La reciente pérdida del científico británico Stephen Hawking ha hecho aflorar en todo el mundo muchas reflexiones, gracias al formidable ejemplo de vitalidad, más allá de los límites que le impuso una enfermedad degenerativa desde su juventud. La vida del físico fue una demostración palpable de lo lejos que puede llegar una mente lúcida, que no renuncia a disfrutar de la vida con un sentido del humor y ese ingenio británico para encarar las dificultades y las críticas. Hawking, cuando ya no podía mover más que sus pestañas, consiguió ofrecer al mundo una sonrisa casi permanente y una mirada intensa que dejaban traslucir una personalidad fuerte y brillante, inasequible al desaliento, llena de vida y de entusiasmo.
Pero, sobre todo, y más allá de las controversias científicas que protagonizó, agradecemos al científico que nos haya invitado a mirar al universo.

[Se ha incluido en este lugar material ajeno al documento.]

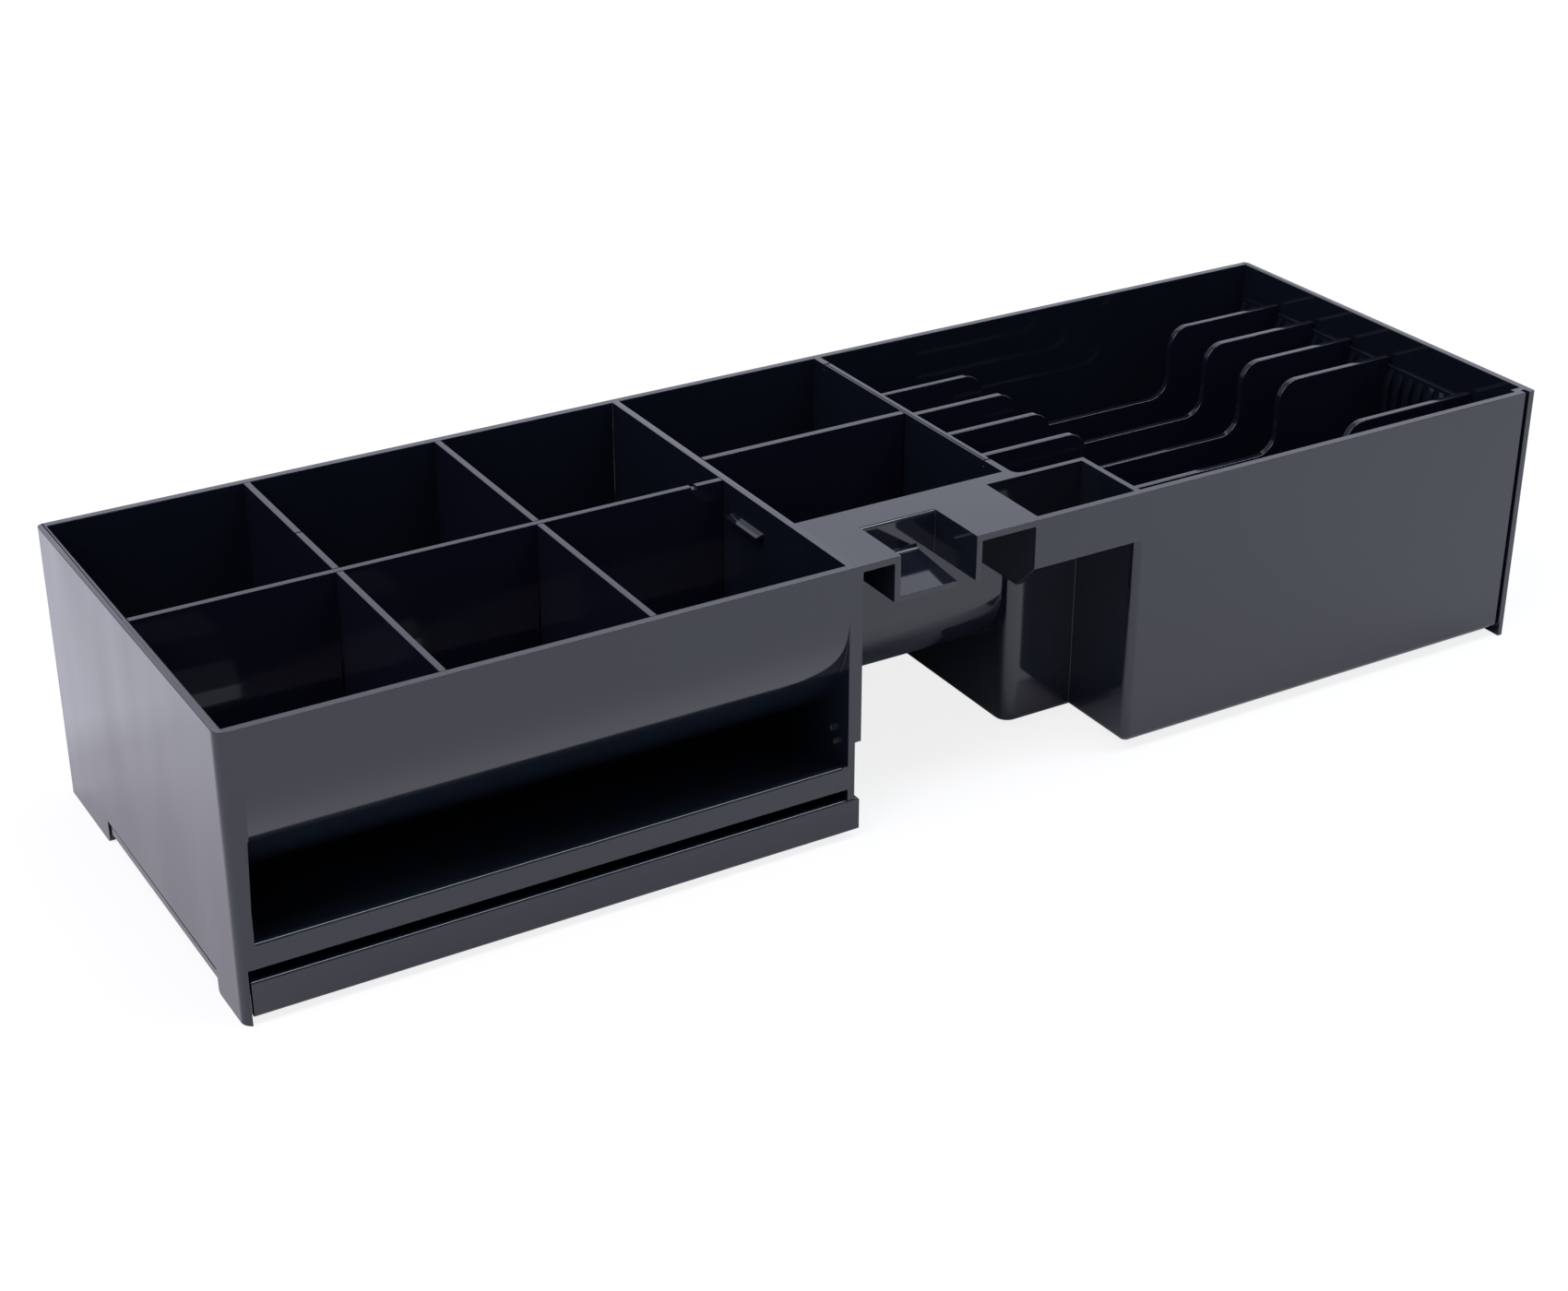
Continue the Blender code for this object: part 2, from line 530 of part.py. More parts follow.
def note_divider_outline(left_x, right_x, stub):
    """Front outline of a note divider, dipped in the middle and, where it has a stub, high at its left."""
    bottom_z = NOTE_FLOOR_Z + SEAM
    radius = NOTE_CORNER_RADIUS
    rise_x = right_x - NOTE_STUB
    steps = NOTE_CORNER_STEPS
    points = [(left_x, bottom_z), (right_x, bottom_z), (right_x, NOTE_DIVIDER_TOP_Z)]
    points += arc((rise_x + radius, NOTE_DIVIDER_TOP_Z - radius), radius, math.pi / 2, math.pi, steps)
    points += arc((rise_x - radius, NOTE_DIVIDER_LOW_Z + radius), radius, 0.0, -math.pi / 2, steps)
    if stub:
        fall_x = left_x + NOTE_STUB
        points += arc((fall_x + radius, NOTE_DIVIDER_LOW_Z + radius), radius, -math.pi / 2, -math.pi, steps)
        points += arc((fall_x - radius, NOTE_DIVIDER_TOP_Z - radius), radius, 0.0, math.pi / 2, steps)
        points += [(left_x, NOTE_DIVIDER_TOP_Z)]
    else:
        points += [(left_x, NOTE_DIVIDER_LOW_Z)]
    return points


def build_note_dividers(builder):
    """Makes the comb strips and the dividers that drop into them."""
    half_land = COMB_SLOT / 2 + (COMB_PITCH - COMB_SLOT)
    last_slot_y = COMB_FIRST_Y - half_land
    slots = int((last_slot_y - INNER_FRONT_Y - CORNER_RETURN - SEAM) / COMB_PITCH) + 1
    behind_step_slots = int((last_slot_y - POCKET_BACK_Y - SEAM) / COMB_PITCH) + 1
    first_step_slot = math.ceil((COMB_FIRST_Y + half_land - POCKET_BACK_Y) / COMB_PITCH)
    strips = (
        ("divider_comb_right", INNER_RIGHT_X, -1, 0, slots),
        ("divider_comb_left", NOTE_LEFT_X, 1, 0, behind_step_slots),
        ("divider_comb_step", POCKET_RIGHT_X, 1, first_step_slot, slots - first_step_slot),
    )
    for name, wall_x, inward, first, count in strips:
        build_comb(builder, name, wall_x, inward, first, count)
    end_gap = SEAM + COMB_BASE + SEAM
    for number, slot in enumerate((*REAR_DIVIDER_SLOT_NUMBERS, first_step_slot), start=1):
        centre_y = COMB_FIRST_Y - COMB_PITCH * slot
        edges_y = (centre_y - NOTE_DIVIDER / 2, centre_y + NOTE_DIVIDER / 2)
        behind_step = centre_y > POCKET_BACK_Y
        left_x = (NOTE_LEFT_X if behind_step else POCKET_RIGHT_X) + end_gap
        outline = note_divider_outline(left_x, INNER_RIGHT_X - end_gap, behind_step)
        builder.plate(f"note_divider_{number}", "divider", outline, "XZ", *edges_y)


def main():
    """Builds the whole insert."""
    clear_scene()
    builder = Builder(make_collection("cash_drawer_insert"), make_collection("cutters"))
    build_outer_walls(builder)
    build_bay_walls(builder)
    build_floors(builder)
    build_lock_deck(builder)
    build_small_pocket(builder)
    build_shelf(builder)
    build_slip_tray(builder)
    build_coin_dividers(builder)
    build_note_dividers(builder)


main()
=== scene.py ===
"""Looks of a cash drawer insert moulded in glossy black plastic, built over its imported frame.

Metres, +Z up. X runs along the insert towards the note bay, -Y faces the cashier.
"""

import logging
import math
from collections.abc import Callable, Iterator
from contextlib import contextmanager
from dataclasses import dataclass
from enum import Enum

import bmesh
import bpy
from mathutils import Matrix, Vector


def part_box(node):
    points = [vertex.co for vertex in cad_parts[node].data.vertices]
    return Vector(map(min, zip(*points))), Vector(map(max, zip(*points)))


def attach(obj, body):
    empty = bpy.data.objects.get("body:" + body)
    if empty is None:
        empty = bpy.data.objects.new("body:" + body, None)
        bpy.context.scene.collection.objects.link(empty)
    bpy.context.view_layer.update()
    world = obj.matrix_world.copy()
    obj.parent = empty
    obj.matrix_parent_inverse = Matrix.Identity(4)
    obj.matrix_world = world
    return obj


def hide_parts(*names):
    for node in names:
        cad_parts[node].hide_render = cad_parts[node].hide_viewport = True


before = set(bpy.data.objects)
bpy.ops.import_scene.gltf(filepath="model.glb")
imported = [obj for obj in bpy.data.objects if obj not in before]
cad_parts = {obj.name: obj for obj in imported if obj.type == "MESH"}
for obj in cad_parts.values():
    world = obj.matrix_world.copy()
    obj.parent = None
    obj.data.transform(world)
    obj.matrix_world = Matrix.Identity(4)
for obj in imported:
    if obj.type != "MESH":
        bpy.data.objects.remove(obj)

LOG = logging.getLogger("cash_drawer_insert")
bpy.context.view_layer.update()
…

Gracias a su audaz propósito de tratar de comprender la inmensidad inconmensurable como un todo y asomarse a lo ilimitado y a lo que nunca deja de latir, nos hemos vuelto hacia los maestros jonios de los siglos VII y VI a. C., que iniciaron ese mismo viaje del alma hacia lo inmensamente grande, con el atrevimiento de recurrir a la inteligencia humana y a su capacidad para hacerse preguntas, cuestionando todo tipo de dogmas y hallando atrevidas respuestas.
Resulta paradójico que alguien que no puede hablar más que a través de una máquina haya sido un comunicador tan hábil y eficaz, capaz de llegar a millones de seres humanos, de todas las edades y sociedades, estimulando su deseo de saber. Y comprobamos que el ejemplo de vida de los seres que consideramos grandes sabios llega más lejos que sus palabras.